WHAT THE TASK REQUIRES = Please output the data below exactly as given, starting at its first line and stopping after the line that contains "rubbed mask up.".

━━ SOURCE DATA

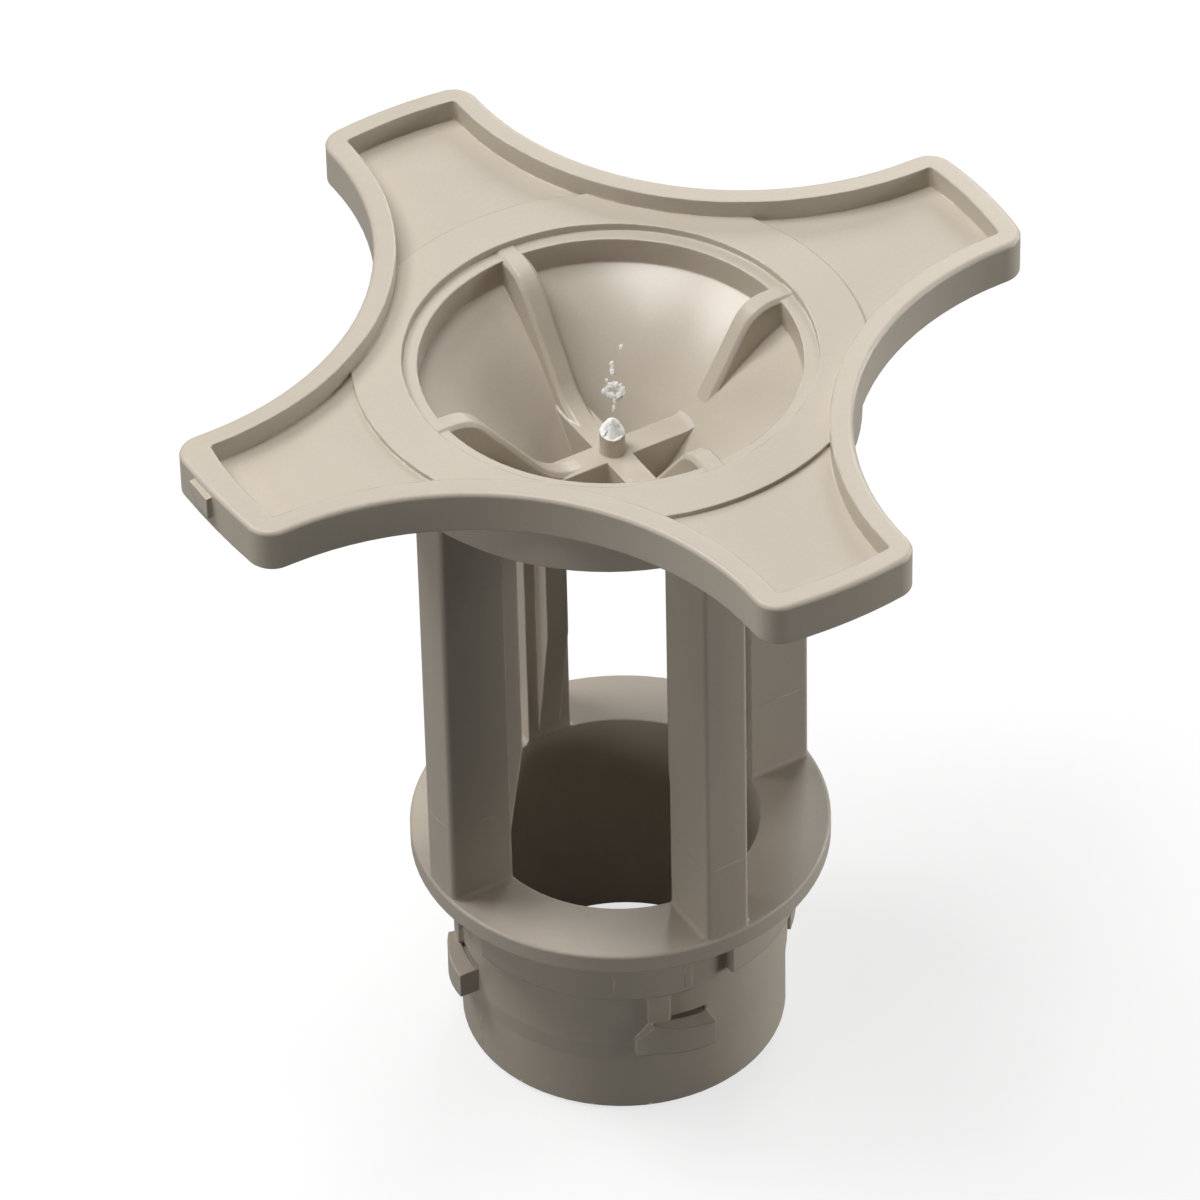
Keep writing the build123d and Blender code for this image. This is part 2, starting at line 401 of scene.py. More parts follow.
class ScuffedEdge(SharedGroup):
    """Rounded edges for the light, with masks of the edges and of where use has rubbed them."""

    title = "scuffed_edge"
    sockets = (
        GroupSocket("Radius", "Float", value=0.35 * MM),
        GroupSocket("Patch Scale", "Float", value=260.0),
        GroupSocket("Normal", "Vector", output=True),
        GroupSocket("Edge", "Float", output=True),
        GroupSocket("Rub", "Float", output=True),
    )
    samples = 6
    facing_flat = 0.995
    facing_edge = 0.9
    patch_detail = 4.0
    patch_bare = 0.35
    patch_full = 0.68

    def wire(self, desk: NodeDesk, given: bpy.types.NodeOutputs, way_out: bpy.types.Node) -> None:
        """Compares the rounded normal with the true one; a noise breaks the rubbed mask up.

        Args:
            desk: The group's desk.
            given: The group's inputs.
            way_out: The node that takes its outputs.
        """
        rounded = desk.add("Bevel", samples=self.samples)
        desk.feed(rounded, "Radius", given["Radius"])
        facing = desk.add("VectorMath", operation="DOT_PRODUCT")
        desk.feed(facing, 0, rounded.outputs[0])
        desk.feed(facing, 1, desk.add("NewGeometry").outputs["Normal"])
        edge = desk.span(facing.outputs["Value"], self.facing_flat, self.facing_edge)
        place = desk.add("TexCoord").outputs["Object"]
        patches = desk.fractal(place, given["Patch Scale"], self.patch_detail)
        worn = desk.span(patches, self.patch_bare, self.patch_full)
        desk.feed(way_out, "Normal", rounded.outputs[0])
        desk.feed(way_out, "Edge", edge)
        desk.feed(way_out, "Rub", desk.maths("MULTIPLY", edge, worn))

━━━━

COMPLETE RESPONSE =
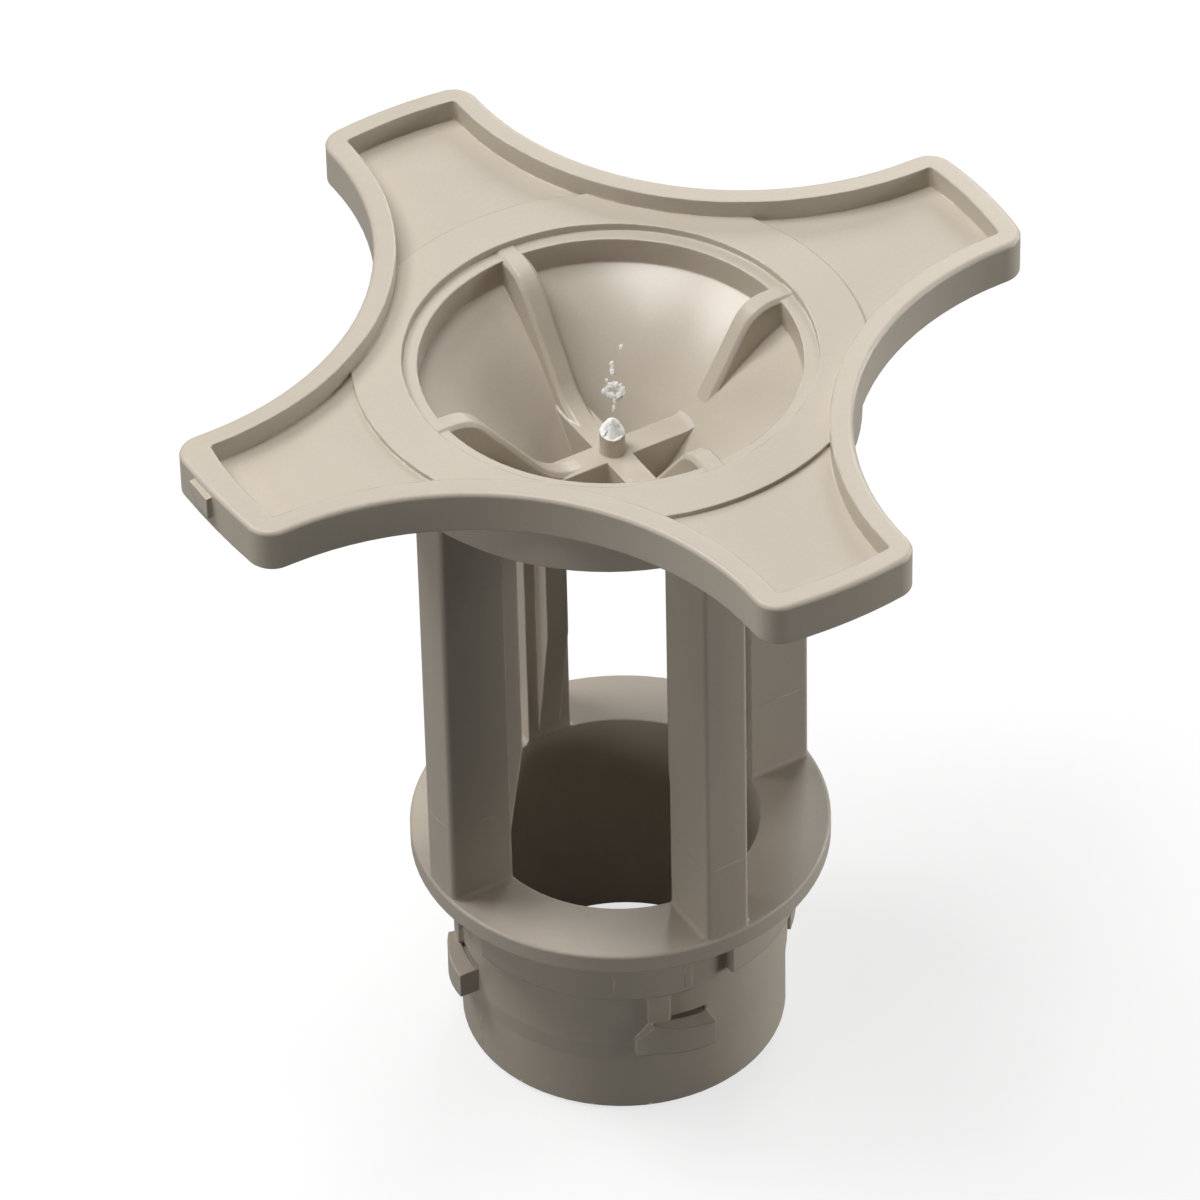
Keep writing the build123d and Blender code for this image. This is part 2, starting at line 401 of scene.py. More parts follow.
class ScuffedEdge(SharedGroup):
    """Rounded edges for the light, with masks of the edges and of where use has rubbed them."""

    title = "scuffed_edge"
    sockets = (
        GroupSocket("Radius", "Float", value=0.35 * MM),
        GroupSocket("Patch Scale", "Float", value=260.0),
        GroupSocket("Normal", "Vector", output=True),
        GroupSocket("Edge", "Float", output=True),
        GroupSocket("Rub", "Float", output=True),
    )
    samples = 6
    facing_flat = 0.995
    facing_edge = 0.9
    patch_detail = 4.0
    patch_bare = 0.35
    patch_full = 0.68

    def wire(self, desk: NodeDesk, given: bpy.types.NodeOutputs, way_out: bpy.types.Node) -> None:
        """Compares the rounded normal with the true one; a noise breaks the rubbed mask up.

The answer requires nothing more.